The route composes stored thread memory with any client-provided history before invoking the inherited LangGraph agent.

stored_history = await memory.get_history(payload.thread_id)
history = [*stored_history, *(item.model_dump() for item in payload.history)]

async for event in agent.run(
    payload.prompt,
    options=AgentRunOptions(
        temperature=payload.temperature,
        max_tokens=payload.max_tokens,
        history=history,
    ),
    cancel_event=cancel_event,
):
    yield _sse(event.name, event.data)

After the stream completes, the route saves the new turn. It stores only the assistant answer text, not the operational metrics footer.

retained = await memory.append_turn(
    payload.thread_id,
    user=payload.prompt,
    assistant="".join(assistant_chunks).strip(),
)

yield _sse(
    "status",
    {
        "phase": "memory_saved",
        "threadId": payload.thread_id,
        "messages": retained,
    },
)

The inherited prompt builder from Cookbook #4 already knows how to use recent history. If history exists, it wraps the current prompt with conversation context:

if history:
    recent = history[-6:]
    context = "\n".join(
        f"{item['role']}: {item['content'][:800]}"
        for item in recent
        if item.get("content")
    )
    prompt = (
        "Recent conversation context:\n"
        f"{context}\n\nCurrent user request:\n{prompt}\n\n"
        "Resolve references like 'that topic' from the recent conversation."
    )

That is the production move: memory stays outside the FastAPI transport layer, but the route remains explicit about when memory is loaded and saved.

Configuration

Env var	Default	Purpose
`NEBIUS_API_KEY`	required	Nebius API key.
`NEBIUS_BASE_URL`	`https://api.studio.nebius.ai/v1/`	OpenAI-compatible Nebius endpoint.
`NEBIUS_MODEL`	`meta-llama/Llama-3.3-70B-Instruct`	Chat model.
`DIRECT_RESPONSE_MAX_TOKENS`	`384`	Fast-path output cap inherited from Cookbook #4.
`DELIBERATE_RESPONSE_MAX_TOKENS`	`700`	Deliberate-path output cap inherited from Cookbook #4.
`FIRST_TOKEN_TARGET_MS`	`1200`	Target exposed in routing status events.
`CORS_ORIGINS`	`http://localhost:3000`	Browser allowlist.
`LOG_LEVEL`	`info`	Structured logging level.

Design Decisions

Thread memory is scoped by thread_id. The server does not try to infer continuity from IP address, cookies, or prompt content. The client or application layer owns the conversation id.
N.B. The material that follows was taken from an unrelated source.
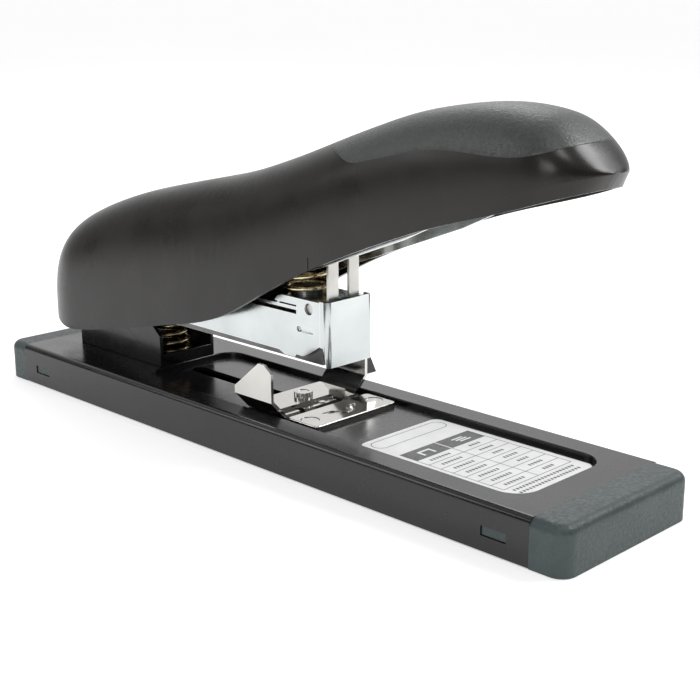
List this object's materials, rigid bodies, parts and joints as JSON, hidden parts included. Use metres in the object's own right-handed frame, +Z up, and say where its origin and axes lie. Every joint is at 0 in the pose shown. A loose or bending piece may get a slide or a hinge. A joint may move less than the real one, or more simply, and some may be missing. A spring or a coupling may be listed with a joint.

Memory is process-local in this recipe. That keeps the first memory cookbook runnable in minutes and makes the concept easy to inspect. It also means memory disappears on restart and is not shared across replicas. Cookbook #6 introduces durable user memory with Postgres.
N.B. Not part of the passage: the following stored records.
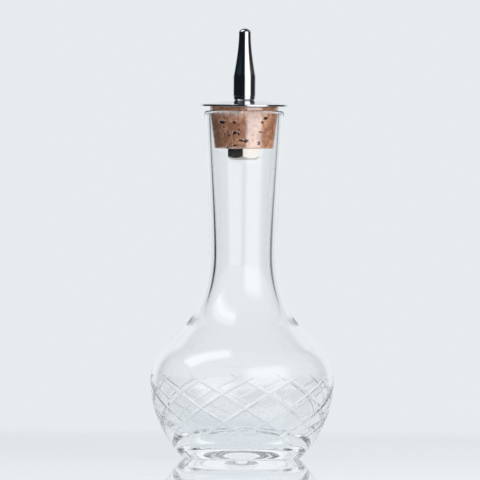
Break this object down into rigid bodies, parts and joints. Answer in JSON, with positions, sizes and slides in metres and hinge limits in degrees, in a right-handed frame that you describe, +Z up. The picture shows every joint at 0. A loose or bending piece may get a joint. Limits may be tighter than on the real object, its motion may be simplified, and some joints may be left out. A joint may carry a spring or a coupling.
{
  "type": "bitters bottle",
  "caption": "Small glass bottle with a round belly, a tall flared neck and a wheel-cut diamond lattice, closed by a cork that carries a metal dasher spout.",
  "frame": {"origin": "centre of the foot, on the surface that the bottle stands on", "axes": "+Z up along the bottle's axis, -Y towards the viewer of the picture, +X to the viewer's right"},
  "size_m": [0.0596, 0.0596, 0.14],
  "materials": {
    "clear_glass": "clear polished soda glass with polished wheel cuts",
    "natural_cork": "matte natural cork with dark pores",
    "polished_chrome": "mirror polished",
    "bolt_metal": "turned and plated"
  },
  "bodies": {
    "bottle": {"glass_bottle": "clear_glass"},
    "stopper": {"cork": "natural_cork", "hollow_bolt": "bolt_metal"},
    "flange": {"flange_disc": "polished_chrome"},
    "spout": {"dasher_spout": "polished_chrome"}
  },
  "joints": [
    {"name": "stopper_pull", "type": "slide", "parent": "bottle", "child": "stopper", "axis": [0, 0, 1], "range_m": [0, 0.03]},
    {"name": "flange_lift", "type": "slide", "parent": "stopper", "child": "flange", "axis": [0, 0, 1], "range_m": [0, 0.0056]},
    {"name": "spout_unscrew", "type": "hinge", "parent": "flange", "child": "spout", "pos_m": [0, 0, 0.12], "axis": [0, 0, 1], "range_deg": [0, 2520]}
  ],
  "couplings": [
    {"joint": "spout_unscrew", "follows": "flange_lift", "rad_per_m": 7854}
  ]
}
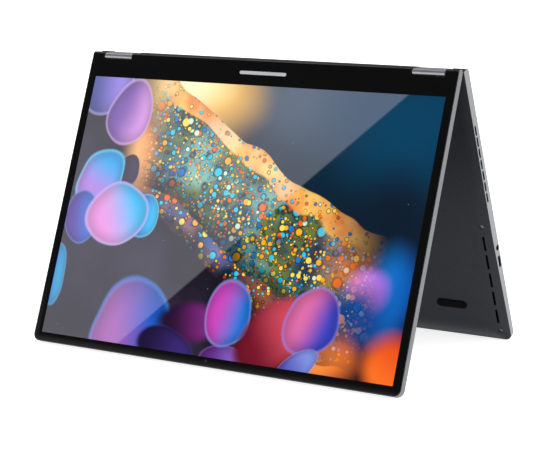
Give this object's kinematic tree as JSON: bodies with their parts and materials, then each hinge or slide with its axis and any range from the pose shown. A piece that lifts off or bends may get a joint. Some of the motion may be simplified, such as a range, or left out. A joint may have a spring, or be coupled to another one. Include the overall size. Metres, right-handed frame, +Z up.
{
  "type": "laptop computer",
  "caption": "Slim laptop computer whose lid folds right round on twin geared hinges, standing as a tent with the screen outside and the keyboard behind.",
  "frame": {"origin": "bottom centre of the bounding box, on the floor the laptop stands on", "axes": "+X along the hinge towards the side with the vents and the audio socket, +Y from the screen side to the keyboard side, +Z up"},
  "size_m": [0.298, 0.1712, 0.2006],
  "materials": {
    "case_metal": "satin anodised",
    "lid_metal": "satin anodised",
    "cover_metal": "dark matte coat",
    "hinge_metal": "satin",
    "steel": "brushed",
    "brass": "plain",
    "screw_steel": "dark",
    "foot_rubber": "matte",
    "key_plastic": "fine texture",
    "touch_glass": "satin, opaque",
    "screen_glass": "gloss, black border",
    "dark_plastic": "matte",
    "light_plastic": "matte",
    "board": "solder mask",
    "copper": "plain",
    "fin_metal": "plain",
    "display": "gloss",
    "socket_metal": "plain",
    "rubber_seal": "matte"
  },
  "bodies": {
    "base": {"top_case": "case_metal", "bottom_cover": "cover_metal", "bottom_screws": "screw_steel", "front_feet": "foot_rubber", "rear_feet": "foot_rubber", "keyboard_backplate": "steel", "keyboard_membrane": "light_plastic", "key_scissors": "light_plastic", "mainboard": "board", "processor_spreader": "copper", "heat_pipe": "copper", "heat_sink_fins": "fin_metal", "fan_housing": "dark_plastic", "battery_pack": "dark_plastic", "ssd_module": "board", "radio_card": "board", "left_speaker": "dark_plastic", "right_speaker": "dark_plastic", "left_side_board": "board", "right_side_board": "board", "audio_jack": "dark_plastic", "left_usb_c_port": "socket_metal", "right_usb_c_port": "socket_metal", "card_reader": "socket_metal", "base_hinge_brackets": "steel", "base_hinge_shafts": "steel", "base_hinge_screws": "screw_steel"},
    "hinge_link": {"left_hinge_cover": "hinge_metal", "right_hinge_cover": "hinge_metal", "hinge_bearing_plates": "steel", "hinge_friction_discs": "steel"},
    "lower_idlers": {"lower_idler_gears": "brass"},
    "upper_idlers": {"upper_idler_gears": "brass"},
    "lid": {"lid_cover": "lid_metal", "cover_glass": "screen_glass", "glass_gasket": "rubber_seal", "lcd_panel": "display", "backlight_tray": "light_plastic", "display_board": "board", "camera_module": "dark_plastic", "lid_hinge_brackets": "steel", "lid_hinge_shafts": "steel", "lid_hinge_screws": "screw_steel"},
    "key_row_function_body": {"key_row_function": "key_plastic"},
    "key_row_numbers_body": {"key_row_numbers": "key_plastic"},
    "key_row_upper_body": {"key_row_upper": "key_plastic"},
    "key_row_home_body": {"key_row_home": "key_plastic"},
    "key_row_lower_body": {"key_row_lower": "key_plastic"},
    "key_row_modifiers_body": {"key_row_modifiers": "key_plastic"},
    "space_bar_body": {"space_bar": "key_plastic"},
    "enter_key_body": {"enter_key": "key_plastic"},
    "backspace_key_body": {"backspace_key": "key_plastic"},
    "left_shift_key_body": {"left_shift_key": "key_plastic"},
    "right_shift_key_body": {"right_shift_key": "key_plastic"},
    "arrow_keys_body": {"arrow_keys": "key_plastic"},
    "power_key_body": {"power_key": "key_plastic"},
    "touchpad_body": {"touchpad": "touch_glass", "touchpad_board": "board"},
    "fan_rotor_body": {"fan_rotor": "dark_plastic"}
  },
  "joints": [
    {"name": "base_shaft_turn", "type": "hinge", "parent": "base", "child": "hinge_link", "pos_m": [0, 0.0067, 0.19746], "axis": [1, 0, 0], "range_deg": [-158.28, 21.71]},
    {"name": "lid_shaft_turn", "type": "hinge", "parent": "hinge_link", "child": "lid", "pos_m": [0, -0.001, 0.1976], "axis": [1, 0, 0], "range_deg": [-158.28, 21.71]},
    {"name": "lower_idler_spin", "type": "hinge", "parent": "hinge_link", "child": "lower_idlers", "pos_m": [0, 0.00413, 0.19751], "axis": [1, 0, 0], "range_deg": [-158.28, 21.71]},
    {"name": "upper_idler_spin", "type": "hinge", "parent": "hinge_link", "child": "upper_idlers", "pos_m": [0, 0.00156, 0.19755], "axis": [1, 0, 0], "range_deg": [-21.71, 158.28]},
    {"name": "key_row_function_press", "type": "slide", "parent": "base", "child": "key_row_function_body", "axis": [0, -0.9352, -0.354], "range_m": [0, 0.0011], "stiffness_N_per_m": 5600, "springref_m": -0.0005},
    {"name": "key_row_numbers_press", "type": "slide", "parent": "base", "child": "key_row_numbers_body", "axis": [0, -0.9352, -0.354], "range_m": [0, 0.0011], "stiffness_N_per_m": 5200, "springref_m": -0.0005},
    {"name": "key_row_upper_press", "type": "slide", "parent": "base", "child": "key_row_upper_body", "axis": [0, -0.9352, -0.354], "range_m": [0, 0.0011], "stiffness_N_per_m": 5600, "springref_m": -0.0005},
    {"name": "key_row_home_press", "type": "slide", "parent": "base", "child": "key_row_home_body", "axis": [0, -0.9352, -0.354], "range_m": [0, 0.0011], "stiffness_N_per_m": 4800, "springref_m": -0.0005},
    {"name": "key_row_lower_press", "type": "slide", "parent": "base", "child": "key_row_lower_body", "axis": [0, -0.9352, -0.354], "range_m": [0, 0.0011], "stiffness_N_per_m": 4000, "springref_m": -0.0005},
    {"name": "key_row_modifiers_press", "type": "slide", "parent": "base", "child": "key_row_modifiers_body", "axis": [0, -0.9352, -0.354], "range_m": [0, 0.0011], "stiffness_N_per_m": 2400, "springref_m": -0.0005},
    {"name": "space_bar_press", "type": "slide", "parent": "base", "child": "space_bar_body", "axis": [0, -0.9352, -0.354], "range_m": [0, 0.0011], "stiffness_N_per_m": 400, "springref_m": -0.0005},
    {"name": "enter_key_press", "type": "slide", "parent": "base", "child": "enter_key_body", "axis": [0, -0.9352, -0.354], "range_m": [0, 0.0011], "stiffness_N_per_m": 400, "springref_m": -0.0005},
    {"name": "backspace_key_press", "type": "slide", "parent": "base", "child": "backspace_key_body", "axis": [0, -0.9352, -0.354], "range_m": [0, 0.0011], "stiffness_N_per_m": 400, "springref_m": -0.0005},
    {"name": "left_shift_key_press", "type": "slide", "parent": "base", "child": "left_shift_key_body", "axis": [0, -0.9352, -0.354], "range_m": [0, 0.0011], "stiffness_N_per_m": 400, "springref_m": -0.0005},
    {"name": "right_shift_key_press", "type": "slide", "parent": "base", "child": "right_shift_key_body", "axis": [0, -0.9352, -0.354], "range_m": [0, 0.0011], "stiffness_N_per_m": 400, "springref_m": -0.0005},
    {"name": "arrow_keys_press", "type": "slide", "parent": "base", "child": "arrow_keys_body", "axis": [0, -0.9352, -0.354], "range_m": [0, 0.0011], "stiffness_N_per_m": 1600, "springref_m": -0.0005},
    {"name": "power_key_press", "type": "slide", "parent": "base", "child": "power_key_body", "axis": [0, -0.9352, -0.354], "range_m": [0, 0.0006], "stiffness_N_per_m": 400, "springref_m": -0.0005},
    {"name": "touchpad_click", "type": "hinge", "parent": "base", "child": "touchpad_body", "pos_m": [0, 0.05686, 0.07553], "axis": [-1, 0, 0], "range_deg": [0, 0.35], "stiffness_Nm_per_rad": 16, "springref_deg": -0.17},
    {"name": "fan_spin", "type": "hinge", "parent": "base", "child": "fan_rotor_body", "pos_m": [0.094, 0.02965, 0.13344], "axis": [0, 0.9352, 0.354], "continuous": true}
  ],
  "couplings": [
    {"joint": "lid_shaft_turn", "follows": "base_shaft_turn", "ratio": 1},
    {"joint": "lower_idler_spin", "follows": "base_shaft_turn", "ratio": 1},
    {"joint": "upper_idler_spin", "follows": "base_shaft_turn", "ratio": -1}
  ]
}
Recall is bounded. The store keeps a maximum of 12 messages per thread and the prompt builder uses only recent history. Unbounded transcript replay is a hidden latency and cost bug.

The route emits memory phases. memory_loaded and memory_saved make memory behavior observable in the SSE stream and web playground.

Production Checklist

Derive thread_id from an authenticated session or server-created conversation id.
Do not let users read or delete arbitrary thread ids without authorization.
Move thread state to a shared store before running multiple replicas.
Add summarization once long threads exceed the prompt budget.
Keep memory writes after successful model completion so failed runs do not pollute context.
Redact sensitive content before storing thread messages if your product accepts PII.

Failure Modes

Symptom	Likely cause	Handling
Follow-up loses context	Client changed `thread_id`	Keep one stable id per conversation.
Different users see shared context	Thread ids are guessable or reused	Generate ids server-side and authorize access.
Memory disappears after deploy	Process-local store restarted	Move persistence to a database-backed checkpoint or store.
Latency grows over time	Too much transcript replay	Trim, summarize, or cap recent messages.
Bad answer becomes future context	Failed run was stored	Store only after successful completion and consider moderation before save.

Test It

uv run pytest
uv run ruff check
uv run ruff format --check

The tests mock the Nebius streaming endpoint with respx. They verify that a second request with the same thread_id receives stored context and that DELETE /threads/{thread_id} clears it.

Going Further

Add summarization once thread state grows beyond the context budget.
Store checkpoints in Postgres for durable thread continuity.
Derive thread_id from an authenticated session rather than trusting arbitrary client input.
Add UI affordances for starting and clearing conversations.
Continue to Cookbook #6 for durable user memory across threads.

Reference

LangChain short-term memory — docs.langchain.com/oss/python/langchain/short-term-memory

License

MIT